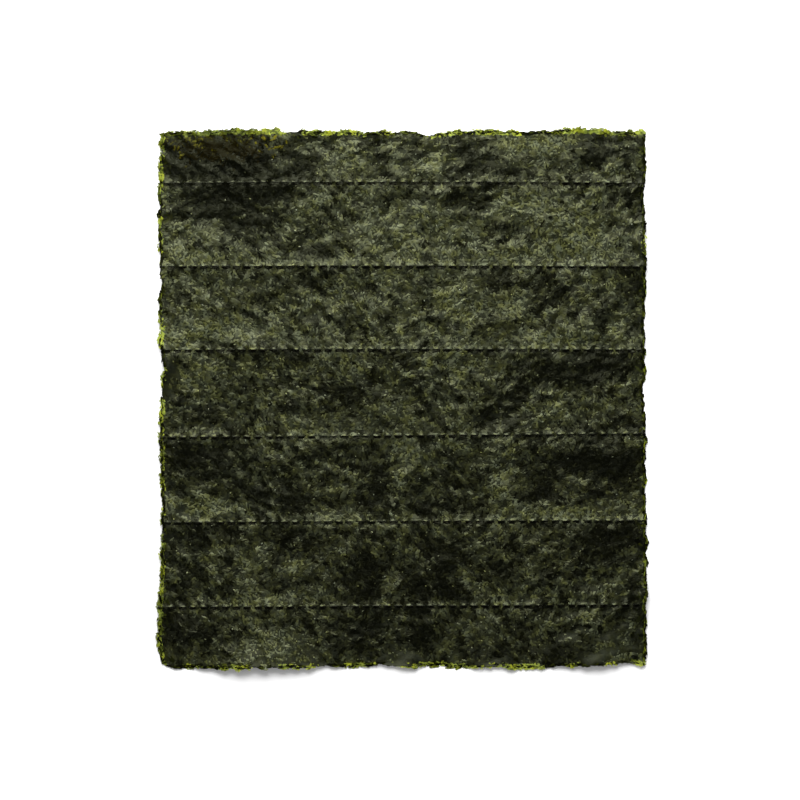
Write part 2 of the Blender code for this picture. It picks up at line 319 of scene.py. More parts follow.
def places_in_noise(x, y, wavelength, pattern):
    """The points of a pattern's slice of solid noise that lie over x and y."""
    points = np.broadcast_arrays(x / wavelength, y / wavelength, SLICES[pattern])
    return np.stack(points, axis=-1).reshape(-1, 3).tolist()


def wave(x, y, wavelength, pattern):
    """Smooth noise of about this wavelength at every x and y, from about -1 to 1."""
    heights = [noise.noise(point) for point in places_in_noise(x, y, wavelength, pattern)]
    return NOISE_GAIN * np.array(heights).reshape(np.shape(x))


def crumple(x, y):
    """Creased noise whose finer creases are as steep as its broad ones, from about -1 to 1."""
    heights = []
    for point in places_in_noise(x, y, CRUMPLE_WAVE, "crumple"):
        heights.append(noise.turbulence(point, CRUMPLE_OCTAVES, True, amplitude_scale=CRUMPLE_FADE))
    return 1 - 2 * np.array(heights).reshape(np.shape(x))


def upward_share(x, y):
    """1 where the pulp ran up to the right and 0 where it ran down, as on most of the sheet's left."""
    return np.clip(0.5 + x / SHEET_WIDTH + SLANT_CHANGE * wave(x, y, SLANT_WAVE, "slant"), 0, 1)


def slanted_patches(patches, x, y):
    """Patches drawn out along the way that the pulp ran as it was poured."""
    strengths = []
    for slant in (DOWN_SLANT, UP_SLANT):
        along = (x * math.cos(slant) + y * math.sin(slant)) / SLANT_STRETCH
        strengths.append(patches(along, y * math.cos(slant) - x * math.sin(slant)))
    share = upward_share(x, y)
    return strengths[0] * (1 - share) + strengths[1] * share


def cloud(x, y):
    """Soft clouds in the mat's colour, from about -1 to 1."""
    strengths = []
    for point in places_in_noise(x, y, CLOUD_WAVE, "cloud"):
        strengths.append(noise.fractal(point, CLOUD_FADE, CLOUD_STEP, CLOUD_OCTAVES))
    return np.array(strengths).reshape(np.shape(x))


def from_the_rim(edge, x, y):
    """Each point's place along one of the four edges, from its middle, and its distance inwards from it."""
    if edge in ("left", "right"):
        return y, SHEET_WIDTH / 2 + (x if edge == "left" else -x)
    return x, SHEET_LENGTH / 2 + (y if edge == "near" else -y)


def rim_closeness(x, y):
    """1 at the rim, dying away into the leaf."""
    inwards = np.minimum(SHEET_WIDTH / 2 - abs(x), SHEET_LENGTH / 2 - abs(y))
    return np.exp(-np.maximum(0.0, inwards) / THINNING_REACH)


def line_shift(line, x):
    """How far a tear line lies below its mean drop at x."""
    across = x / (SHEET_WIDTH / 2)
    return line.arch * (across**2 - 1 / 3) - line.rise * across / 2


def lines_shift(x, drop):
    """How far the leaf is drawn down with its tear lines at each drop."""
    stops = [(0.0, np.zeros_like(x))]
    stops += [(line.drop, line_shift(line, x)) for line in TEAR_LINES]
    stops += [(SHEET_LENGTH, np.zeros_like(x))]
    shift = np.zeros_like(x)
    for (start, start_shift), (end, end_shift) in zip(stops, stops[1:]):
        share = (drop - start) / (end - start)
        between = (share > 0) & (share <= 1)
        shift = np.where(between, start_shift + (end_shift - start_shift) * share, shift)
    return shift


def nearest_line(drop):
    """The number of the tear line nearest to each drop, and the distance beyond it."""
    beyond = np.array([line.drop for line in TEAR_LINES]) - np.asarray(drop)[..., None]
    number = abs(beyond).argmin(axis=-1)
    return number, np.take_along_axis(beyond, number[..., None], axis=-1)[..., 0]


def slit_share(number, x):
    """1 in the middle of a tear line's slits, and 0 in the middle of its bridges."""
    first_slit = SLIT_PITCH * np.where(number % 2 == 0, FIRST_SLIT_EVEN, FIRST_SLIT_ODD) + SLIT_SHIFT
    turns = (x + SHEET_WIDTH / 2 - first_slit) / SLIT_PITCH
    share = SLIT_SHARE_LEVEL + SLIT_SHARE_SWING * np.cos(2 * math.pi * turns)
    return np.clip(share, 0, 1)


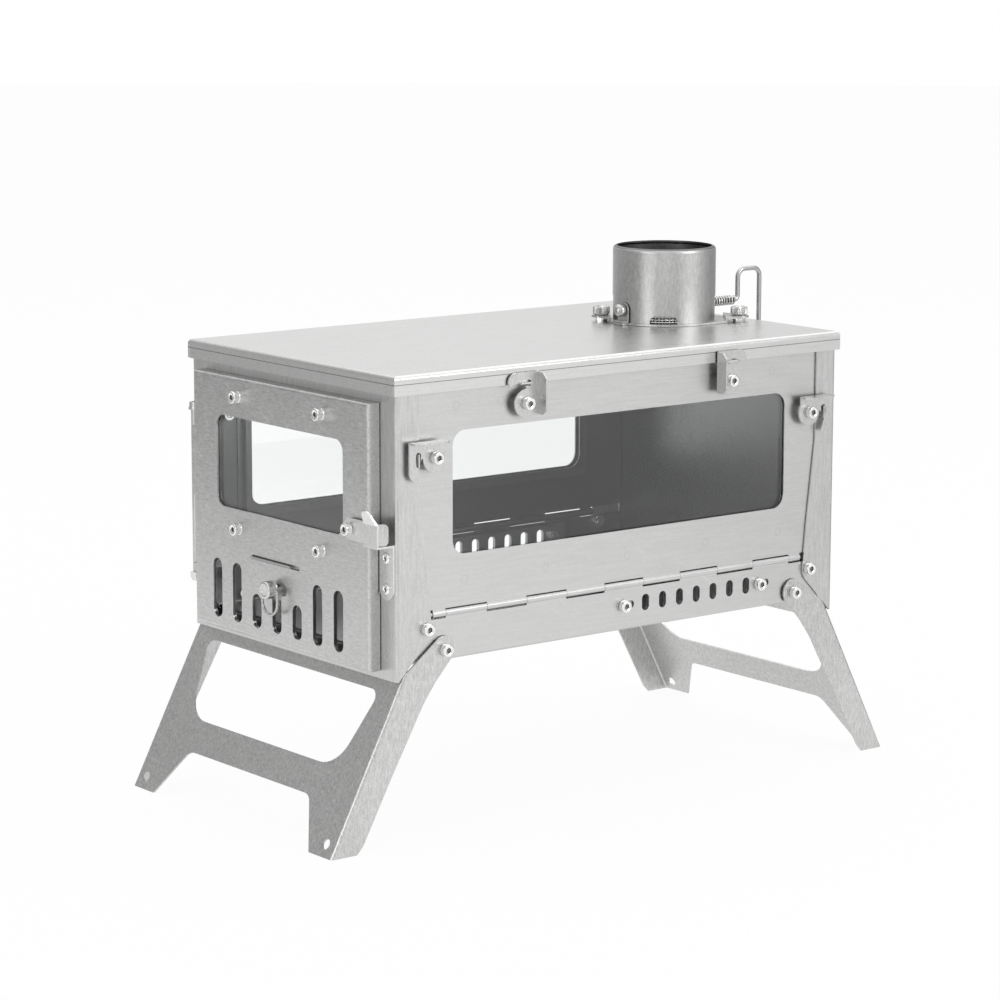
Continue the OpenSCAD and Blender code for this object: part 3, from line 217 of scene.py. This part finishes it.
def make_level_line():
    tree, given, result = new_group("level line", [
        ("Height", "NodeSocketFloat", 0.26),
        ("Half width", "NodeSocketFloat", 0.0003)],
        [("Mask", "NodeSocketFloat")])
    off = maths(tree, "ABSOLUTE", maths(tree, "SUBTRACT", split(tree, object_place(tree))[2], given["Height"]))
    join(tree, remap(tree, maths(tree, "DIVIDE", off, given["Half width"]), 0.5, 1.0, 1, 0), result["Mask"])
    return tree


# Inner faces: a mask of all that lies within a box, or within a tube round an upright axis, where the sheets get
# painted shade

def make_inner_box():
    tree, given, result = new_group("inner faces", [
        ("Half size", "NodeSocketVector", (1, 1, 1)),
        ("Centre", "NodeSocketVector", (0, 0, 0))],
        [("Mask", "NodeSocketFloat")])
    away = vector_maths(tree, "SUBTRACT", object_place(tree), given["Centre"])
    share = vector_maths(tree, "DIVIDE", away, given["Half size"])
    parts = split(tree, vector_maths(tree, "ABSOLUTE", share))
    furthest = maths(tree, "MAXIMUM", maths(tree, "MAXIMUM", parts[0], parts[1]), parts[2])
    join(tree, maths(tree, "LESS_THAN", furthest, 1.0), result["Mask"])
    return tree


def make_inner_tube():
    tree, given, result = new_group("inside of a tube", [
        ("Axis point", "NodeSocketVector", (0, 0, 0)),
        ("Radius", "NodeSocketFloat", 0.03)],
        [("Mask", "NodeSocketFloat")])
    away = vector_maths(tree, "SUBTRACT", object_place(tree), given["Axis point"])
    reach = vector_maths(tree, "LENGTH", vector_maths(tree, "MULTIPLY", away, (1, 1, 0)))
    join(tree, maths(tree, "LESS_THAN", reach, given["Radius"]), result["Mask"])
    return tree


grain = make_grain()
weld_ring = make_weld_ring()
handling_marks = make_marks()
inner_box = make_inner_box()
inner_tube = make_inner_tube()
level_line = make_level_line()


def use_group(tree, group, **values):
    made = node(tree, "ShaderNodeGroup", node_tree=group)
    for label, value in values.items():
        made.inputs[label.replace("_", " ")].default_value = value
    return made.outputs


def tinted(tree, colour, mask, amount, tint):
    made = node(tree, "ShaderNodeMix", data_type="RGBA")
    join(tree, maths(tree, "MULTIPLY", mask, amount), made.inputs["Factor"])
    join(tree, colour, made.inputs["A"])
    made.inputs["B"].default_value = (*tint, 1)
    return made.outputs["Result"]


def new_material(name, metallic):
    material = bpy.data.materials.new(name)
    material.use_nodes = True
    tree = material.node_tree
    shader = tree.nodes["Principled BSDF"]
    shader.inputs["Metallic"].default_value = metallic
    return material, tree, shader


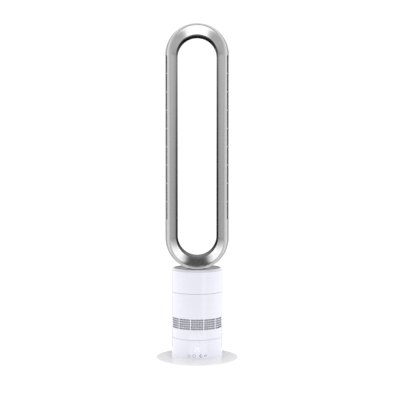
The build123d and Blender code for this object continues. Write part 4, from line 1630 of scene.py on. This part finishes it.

• **Instructions to follow**: Copy the data above exactly. Every line must be included.

• **Expected answer**:
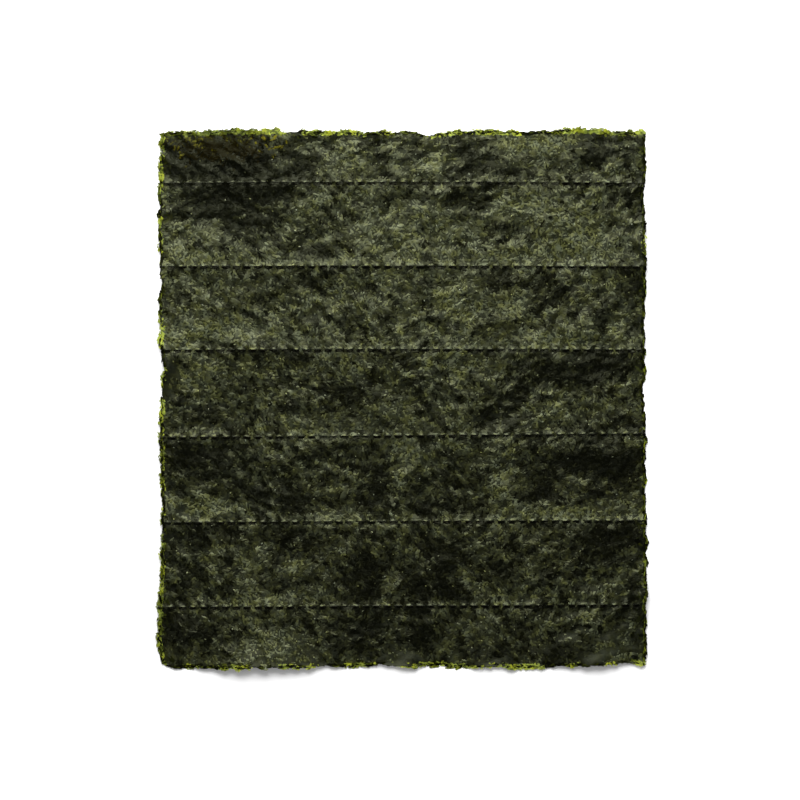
Write part 2 of the Blender code for this picture. It picks up at line 319 of scene.py. More parts follow.
def places_in_noise(x, y, wavelength, pattern):
    """The points of a pattern's slice of solid noise that lie over x and y."""
    points = np.broadcast_arrays(x / wavelength, y / wavelength, SLICES[pattern])
    return np.stack(points, axis=-1).reshape(-1, 3).tolist()


def wave(x, y, wavelength, pattern):
    """Smooth noise of about this wavelength at every x and y, from about -1 to 1."""
    heights = [noise.noise(point) for point in places_in_noise(x, y, wavelength, pattern)]
    return NOISE_GAIN * np.array(heights).reshape(np.shape(x))


def crumple(x, y):
    """Creased noise whose finer creases are as steep as its broad ones, from about -1 to 1."""
    heights = []
    for point in places_in_noise(x, y, CRUMPLE_WAVE, "crumple"):
        heights.append(noise.turbulence(point, CRUMPLE_OCTAVES, True, amplitude_scale=CRUMPLE_FADE))
    return 1 - 2 * np.array(heights).reshape(np.shape(x))


def upward_share(x, y):
    """1 where the pulp ran up to the right and 0 where it ran down, as on most of the sheet's left."""
    return np.clip(0.5 + x / SHEET_WIDTH + SLANT_CHANGE * wave(x, y, SLANT_WAVE, "slant"), 0, 1)


def slanted_patches(patches, x, y):
    """Patches drawn out along the way that the pulp ran as it was poured."""
    strengths = []
    for slant in (DOWN_SLANT, UP_SLANT):
        along = (x * math.cos(slant) + y * math.sin(slant)) / SLANT_STRETCH
        strengths.append(patches(along, y * math.cos(slant) - x * math.sin(slant)))
    share = upward_share(x, y)
    return strengths[0] * (1 - share) + strengths[1] * share


def cloud(x, y):
    """Soft clouds in the mat's colour, from about -1 to 1."""
    strengths = []
    for point in places_in_noise(x, y, CLOUD_WAVE, "cloud"):
        strengths.append(noise.fractal(point, CLOUD_FADE, CLOUD_STEP, CLOUD_OCTAVES))
    return np.array(strengths).reshape(np.shape(x))


def from_the_rim(edge, x, y):
    """Each point's place along one of the four edges, from its middle, and its distance inwards from it."""
    if edge in ("left", "right"):
        return y, SHEET_WIDTH / 2 + (x if edge == "left" else -x)
    return x, SHEET_LENGTH / 2 + (y if edge == "near" else -y)


def rim_closeness(x, y):
    """1 at the rim, dying away into the leaf."""
    inwards = np.minimum(SHEET_WIDTH / 2 - abs(x), SHEET_LENGTH / 2 - abs(y))
    return np.exp(-np.maximum(0.0, inwards) / THINNING_REACH)


def line_shift(line, x):
    """How far a tear line lies below its mean drop at x."""
    across = x / (SHEET_WIDTH / 2)
    return line.arch * (across**2 - 1 / 3) - line.rise * across / 2


def lines_shift(x, drop):
    """How far the leaf is drawn down with its tear lines at each drop."""
    stops = [(0.0, np.zeros_like(x))]
    stops += [(line.drop, line_shift(line, x)) for line in TEAR_LINES]
    stops += [(SHEET_LENGTH, np.zeros_like(x))]
    shift = np.zeros_like(x)
    for (start, start_shift), (end, end_shift) in zip(stops, stops[1:]):
        share = (drop - start) / (end - start)
        between = (share > 0) & (share <= 1)
        shift = np.where(between, start_shift + (end_shift - start_shift) * share, shift)
    return shift


def nearest_line(drop):
    """The number of the tear line nearest to each drop, and the distance beyond it."""
    beyond = np.array([line.drop for line in TEAR_LINES]) - np.asarray(drop)[..., None]
    number = abs(beyond).argmin(axis=-1)
    return number, np.take_along_axis(beyond, number[..., None], axis=-1)[..., 0]


def slit_share(number, x):
    """1 in the middle of a tear line's slits, and 0 in the middle of its bridges."""
    first_slit = SLIT_PITCH * np.where(number % 2 == 0, FIRST_SLIT_EVEN, FIRST_SLIT_ODD) + SLIT_SHIFT
    turns = (x + SHEET_WIDTH / 2 - first_slit) / SLIT_PITCH
    share = SLIT_SHARE_LEVEL + SLIT_SHARE_SWING * np.cos(2 * math.pi * turns)
    return np.clip(share, 0, 1)


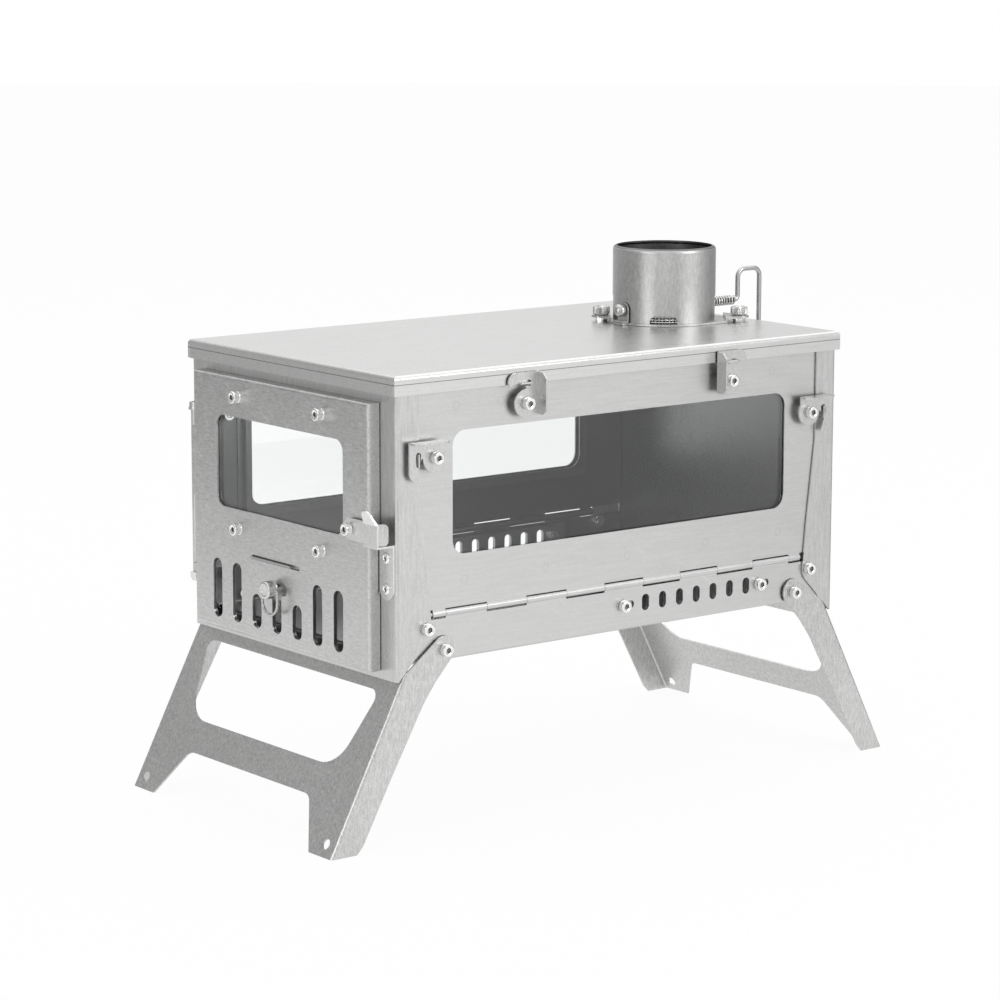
Continue the OpenSCAD and Blender code for this object: part 3, from line 217 of scene.py. This part finishes it.
def make_level_line():
    tree, given, result = new_group("level line", [
        ("Height", "NodeSocketFloat", 0.26),
        ("Half width", "NodeSocketFloat", 0.0003)],
        [("Mask", "NodeSocketFloat")])
    off = maths(tree, "ABSOLUTE", maths(tree, "SUBTRACT", split(tree, object_place(tree))[2], given["Height"]))
    join(tree, remap(tree, maths(tree, "DIVIDE", off, given["Half width"]), 0.5, 1.0, 1, 0), result["Mask"])
    return tree


# Inner faces: a mask of all that lies within a box, or within a tube round an upright axis, where the sheets get
# painted shade

def make_inner_box():
    tree, given, result = new_group("inner faces", [
        ("Half size", "NodeSocketVector", (1, 1, 1)),
        ("Centre", "NodeSocketVector", (0, 0, 0))],
        [("Mask", "NodeSocketFloat")])
    away = vector_maths(tree, "SUBTRACT", object_place(tree), given["Centre"])
    share = vector_maths(tree, "DIVIDE", away, given["Half size"])
    parts = split(tree, vector_maths(tree, "ABSOLUTE", share))
    furthest = maths(tree, "MAXIMUM", maths(tree, "MAXIMUM", parts[0], parts[1]), parts[2])
    join(tree, maths(tree, "LESS_THAN", furthest, 1.0), result["Mask"])
    return tree


def make_inner_tube():
    tree, given, result = new_group("inside of a tube", [
        ("Axis point", "NodeSocketVector", (0, 0, 0)),
        ("Radius", "NodeSocketFloat", 0.03)],
        [("Mask", "NodeSocketFloat")])
    away = vector_maths(tree, "SUBTRACT", object_place(tree), given["Axis point"])
    reach = vector_maths(tree, "LENGTH", vector_maths(tree, "MULTIPLY", away, (1, 1, 0)))
    join(tree, maths(tree, "LESS_THAN", reach, given["Radius"]), result["Mask"])
    return tree


grain = make_grain()
weld_ring = make_weld_ring()
handling_marks = make_marks()
inner_box = make_inner_box()
inner_tube = make_inner_tube()
level_line = make_level_line()


def use_group(tree, group, **values):
    made = node(tree, "ShaderNodeGroup", node_tree=group)
    for label, value in values.items():
        made.inputs[label.replace("_", " ")].default_value = value
    return made.outputs


def tinted(tree, colour, mask, amount, tint):
    made = node(tree, "ShaderNodeMix", data_type="RGBA")
    join(tree, maths(tree, "MULTIPLY", mask, amount), made.inputs["Factor"])
    join(tree, colour, made.inputs["A"])
    made.inputs["B"].default_value = (*tint, 1)
    return made.outputs["Result"]


def new_material(name, metallic):
    material = bpy.data.materials.new(name)
    material.use_nodes = True
    tree = material.node_tree
    shader = tree.nodes["Principled BSDF"]
    shader.inputs["Metallic"].default_value = metallic
    return material, tree, shader


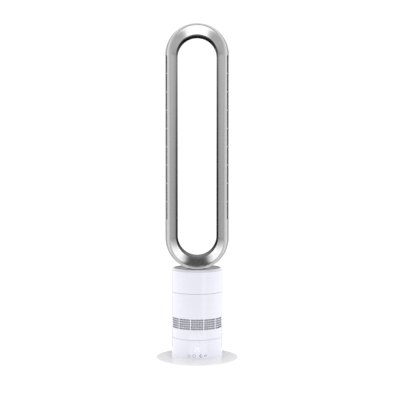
The build123d and Blender code for this object continues. Write part 4, from line 1630 of scene.py on. This part finishes it.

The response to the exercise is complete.